Na época, a cultura popular não era considerada aos
intelectuais, porém com a multiciplicidade dos corpos no Brasil, a cultura
popular e o balé clássico foram obrigados a incorporarem uma nova linguagem. É
fato que o balé clássico não pode mais ser visto como uma técnica
disciplinadora pela reprodução eurocentrista de corpos longilíneos, de beleza
pura e perfeita do mundo de fadas. Logo,
os corpos são similares e o aprendizado se dá pela semelhança. Na época de
Mercedes, os estrangeiros pioneiros do balé no Brasil viram-se obrigados a
abrir espaço para esta diversidade de corpos e criar novos ballets.
Seguindo
no capítulo três do livro de Melgaço (2007) com o título “a identidade negra na
criação de um estilo”, o autor apresenta o panorama do movimento negro no Rio
como objetivo de valorizar a identidade cultural do negro brasileiro e
acrescenta que foi a partir deste momento que Mercedes Baptista passa então a
representar o Teatro Experimental do Negro como bailarina, colaboradora e mais
tarde como coreógrafa. Deste ponto em diante, os processos identitários da
beleza da corporeidade negra começa a ganhar espaço no cenário da dança
brasileira. A bailarina apresenta-se impregnada de suas particularidades, mas
composta de inovações cujo tom diaspórico torna-se visível.
3 CONSIDERAÇÕES FINAIS
O presente estudo objetivou identificar a trajetória
da bailarina clássica negra Mercedes Baptista buscando a compreensão para a
negação do corpo negro em representações de produção artística na área da dança
brasileira.
Os estudos de Stuart Hall e Paulo Melgaço trouxeram-me
um entendimento de que o bailarino se constrói tanto no palco artístico quanto
nos palcos da vida. Somos sujeitos impregnados de história e elucidá-las é o
melhor caminho para nos conhecermos mais. É neste contexto que a dança afro dá
ao corpo escravizado sua liberdade.
Assim, reunir, conversar, lembrar, organizar,
absorver, refletir, reorganizar o cenário da dança hoje, tentar escrever a
relação do corpo negro e arte torna-se necessário para todos nós. Pois ainda são muitas as lacunas para serem
preenchidas.
Concluo este texto afirmando que a dança é para todos
independentes da identidade de quem somos. A dança é uma construção social que
vem mudando e resignificando através dos tempos. Se a identidade é pertencer a
um grupo social, a dança afro-brasileira é determinante para aceitação da
mulher afrodescendente.
Para Silva (2000), “a identidade é simplesmente aquilo
que se é”. Portanto, é necessário o resgate da beleza da mulher negra para sua
positividade. O autor pontua que somos o resultado de atos de criação.
REFERÊNCIAS
HALL, Stuart. Pensando a Diáspora (Reflexões Sobre a Terra no Exterior). In: Da Diáspora: Identidades e Mediações Culturais. Liv Sovik (org); Trad. Adelaine La Guardia Resende. Belo Horizonte: Editora UFMG; Brasília: Representação da Unesco no Brasil, 2003.
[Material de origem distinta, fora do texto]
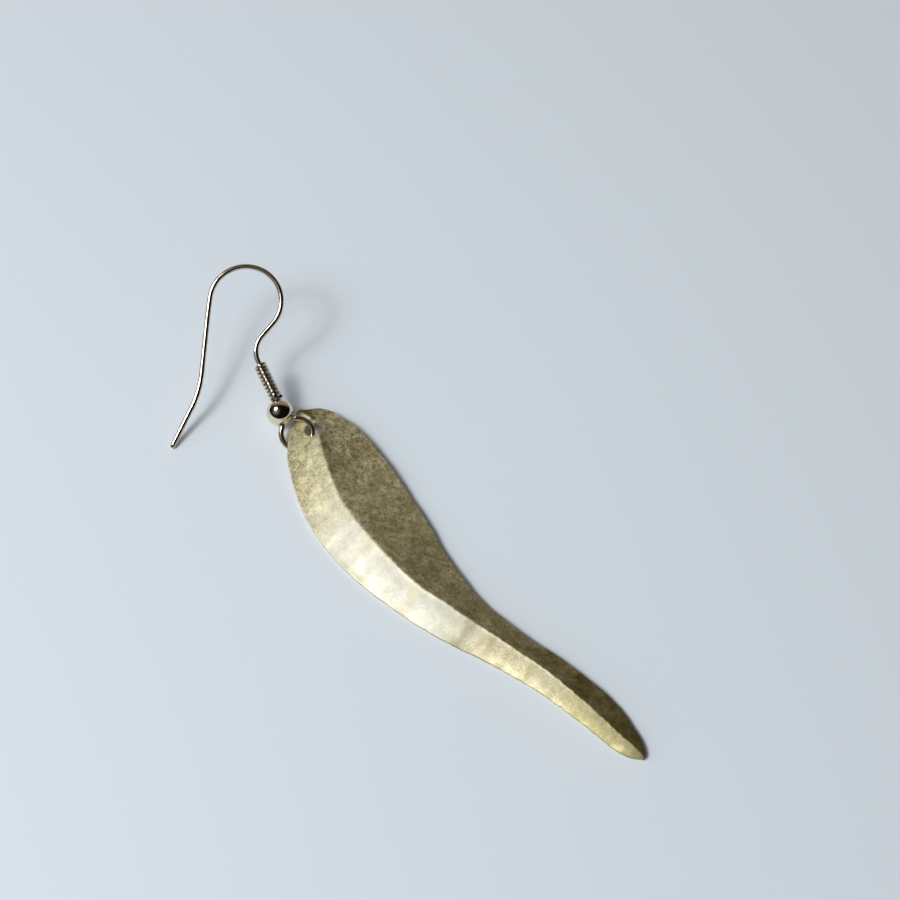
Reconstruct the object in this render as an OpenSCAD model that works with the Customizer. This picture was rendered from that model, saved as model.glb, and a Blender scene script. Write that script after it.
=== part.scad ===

JÚNIOR, Paulo Melgaço da Silva. Mercedes Baptista - A Criação da Identidade Negra na Dança. Copyright - 2007 Paulo Melgaço da Silva Júnior
LUNA, Luiz. O Negro na luta contra a escravidão. Leitura: Rio de Janeiro, 1968.
SILVA,
Tomaz Tadeu (org). Identidade e
diferença na perspectiva dos estudos culturais. Petrópolis: Vozes, 2000.